### Request:
Copy out the listing exactly.

### Supplied material:
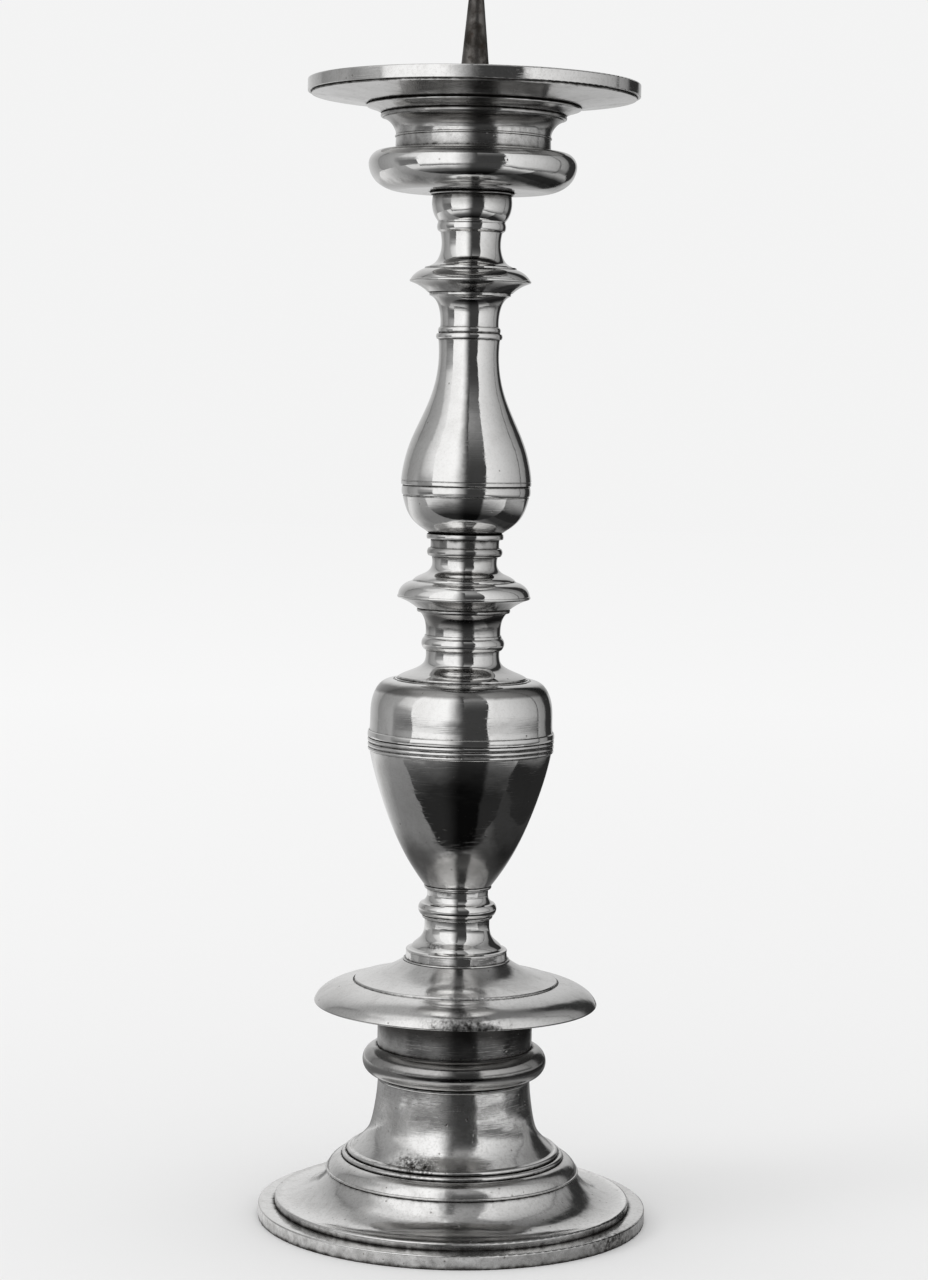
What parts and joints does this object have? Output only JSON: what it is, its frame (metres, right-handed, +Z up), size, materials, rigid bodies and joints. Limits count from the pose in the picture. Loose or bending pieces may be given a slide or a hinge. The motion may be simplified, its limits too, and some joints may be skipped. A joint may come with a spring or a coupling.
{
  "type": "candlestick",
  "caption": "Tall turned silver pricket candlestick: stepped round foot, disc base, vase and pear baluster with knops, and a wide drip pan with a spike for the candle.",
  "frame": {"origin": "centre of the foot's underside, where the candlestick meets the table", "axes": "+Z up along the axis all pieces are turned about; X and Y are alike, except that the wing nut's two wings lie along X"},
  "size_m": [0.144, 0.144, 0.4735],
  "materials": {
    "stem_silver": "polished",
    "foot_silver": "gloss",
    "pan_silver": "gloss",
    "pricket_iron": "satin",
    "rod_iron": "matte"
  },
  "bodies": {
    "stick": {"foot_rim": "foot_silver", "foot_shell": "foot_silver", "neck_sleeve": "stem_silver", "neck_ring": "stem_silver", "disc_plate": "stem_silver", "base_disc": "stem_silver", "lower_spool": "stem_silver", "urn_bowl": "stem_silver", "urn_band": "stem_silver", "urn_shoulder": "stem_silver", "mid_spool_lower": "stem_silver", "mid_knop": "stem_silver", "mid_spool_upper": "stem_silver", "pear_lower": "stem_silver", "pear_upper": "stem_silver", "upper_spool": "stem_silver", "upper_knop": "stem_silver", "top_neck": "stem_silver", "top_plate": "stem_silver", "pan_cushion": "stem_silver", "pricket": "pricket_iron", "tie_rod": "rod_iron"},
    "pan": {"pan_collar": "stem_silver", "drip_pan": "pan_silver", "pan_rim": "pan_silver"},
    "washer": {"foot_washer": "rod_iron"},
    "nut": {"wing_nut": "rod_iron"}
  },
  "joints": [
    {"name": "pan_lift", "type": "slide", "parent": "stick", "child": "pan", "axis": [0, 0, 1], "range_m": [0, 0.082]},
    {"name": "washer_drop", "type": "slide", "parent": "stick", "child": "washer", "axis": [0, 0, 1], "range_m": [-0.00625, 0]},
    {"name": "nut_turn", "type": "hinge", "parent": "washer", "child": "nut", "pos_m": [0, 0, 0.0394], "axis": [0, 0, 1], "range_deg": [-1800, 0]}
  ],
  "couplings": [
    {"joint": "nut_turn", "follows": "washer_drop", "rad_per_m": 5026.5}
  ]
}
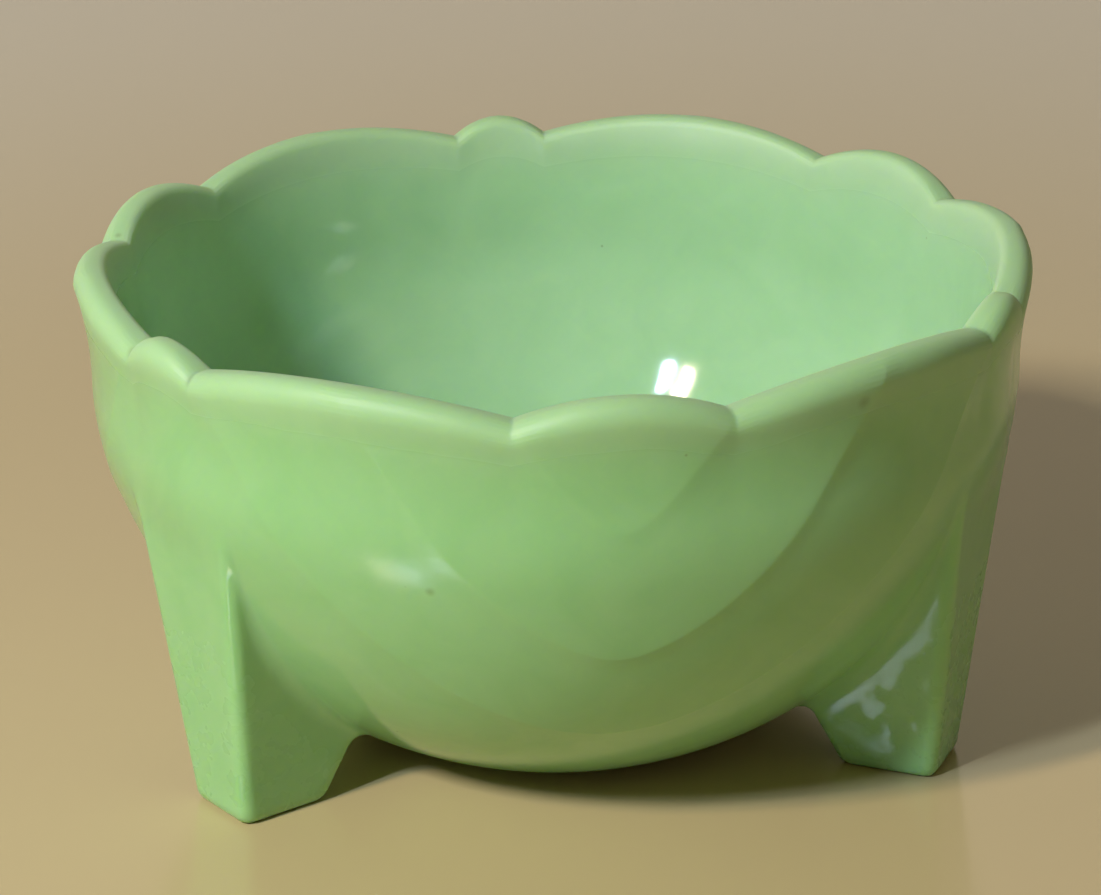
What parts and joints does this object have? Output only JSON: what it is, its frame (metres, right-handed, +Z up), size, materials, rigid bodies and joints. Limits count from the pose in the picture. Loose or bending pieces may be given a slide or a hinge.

### Task output:
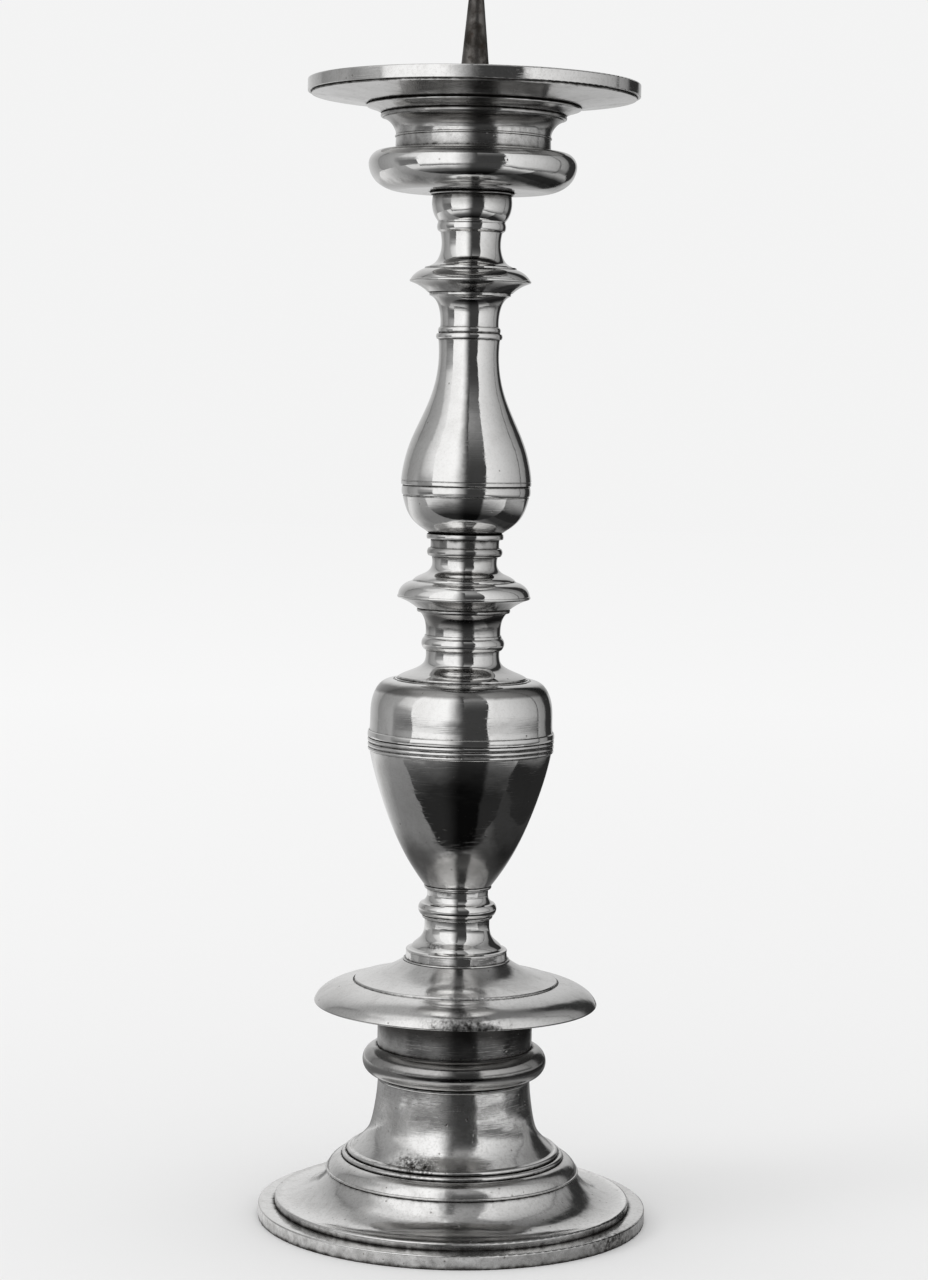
What parts and joints does this object have? Output only JSON: what it is, its frame (metres, right-handed, +Z up), size, materials, rigid bodies and joints. Limits count from the pose in the picture. Loose or bending pieces may be given a slide or a hinge. The motion may be simplified, its limits too, and some joints may be skipped. A joint may come with a spring or a coupling.
{
  "type": "candlestick",
  "caption": "Tall turned silver pricket candlestick: stepped round foot, disc base, vase and pear baluster with knops, and a wide drip pan with a spike for the candle.",
  "frame": {"origin": "centre of the foot's underside, where the candlestick meets the table", "axes": "+Z up along the axis all pieces are turned about; X and Y are alike, except that the wing nut's two wings lie along X"},
  "size_m": [0.144, 0.144, 0.4735],
  "materials": {
    "stem_silver": "polished",
    "foot_silver": "gloss",
    "pan_silver": "gloss",
    "pricket_iron": "satin",
    "rod_iron": "matte"
  },
  "bodies": {
    "stick": {"foot_rim": "foot_silver", "foot_shell": "foot_silver", "neck_sleeve": "stem_silver", "neck_ring": "stem_silver", "disc_plate": "stem_silver", "base_disc": "stem_silver", "lower_spool": "stem_silver", "urn_bowl": "stem_silver", "urn_band": "stem_silver", "urn_shoulder": "stem_silver", "mid_spool_lower": "stem_silver", "mid_knop": "stem_silver", "mid_spool_upper": "stem_silver", "pear_lower": "stem_silver", "pear_upper": "stem_silver", "upper_spool": "stem_silver", "upper_knop": "stem_silver", "top_neck": "stem_silver", "top_plate": "stem_silver", "pan_cushion": "stem_silver", "pricket": "pricket_iron", "tie_rod": "rod_iron"},
    "pan": {"pan_collar": "stem_silver", "drip_pan": "pan_silver", "pan_rim": "pan_silver"},
    "washer": {"foot_washer": "rod_iron"},
    "nut": {"wing_nut": "rod_iron"}
  },
  "joints": [
    {"name": "pan_lift", "type": "slide", "parent": "stick", "child": "pan", "axis": [0, 0, 1], "range_m": [0, 0.082]},
    {"name": "washer_drop", "type": "slide", "parent": "stick", "child": "washer", "axis": [0, 0, 1], "range_m": [-0.00625, 0]},
    {"name": "nut_turn", "type": "hinge", "parent": "washer", "child": "nut", "pos_m": [0, 0, 0.0394], "axis": [0, 0, 1], "range_deg": [-1800, 0]}
  ],
  "couplings": [
    {"joint": "nut_turn", "follows": "washer_drop", "rad_per_m": 5026.5}
  ]
}
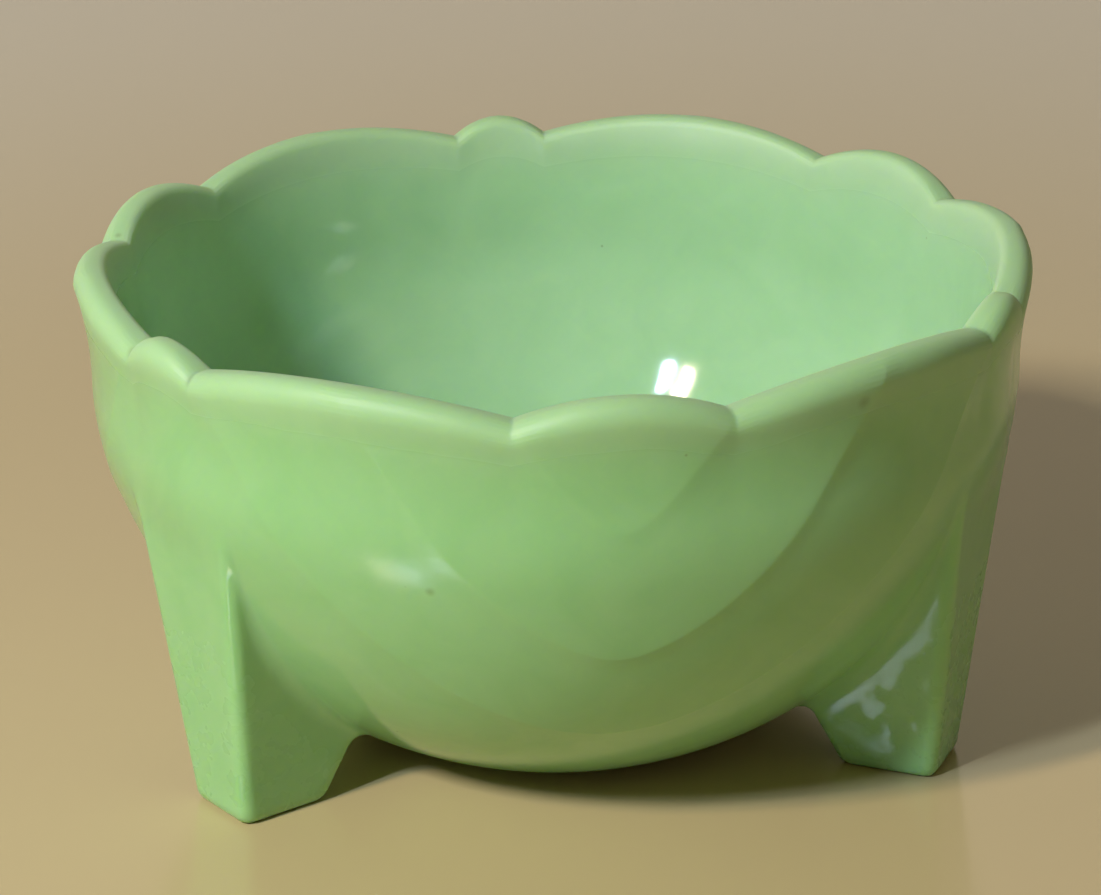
What parts and joints does this object have? Output only JSON: what it is, its frame (metres, right-handed, +Z up), size, materials, rigid bodies and joints. Limits count from the pose in the picture. Loose or bending pieces may be given a slide or a hinge.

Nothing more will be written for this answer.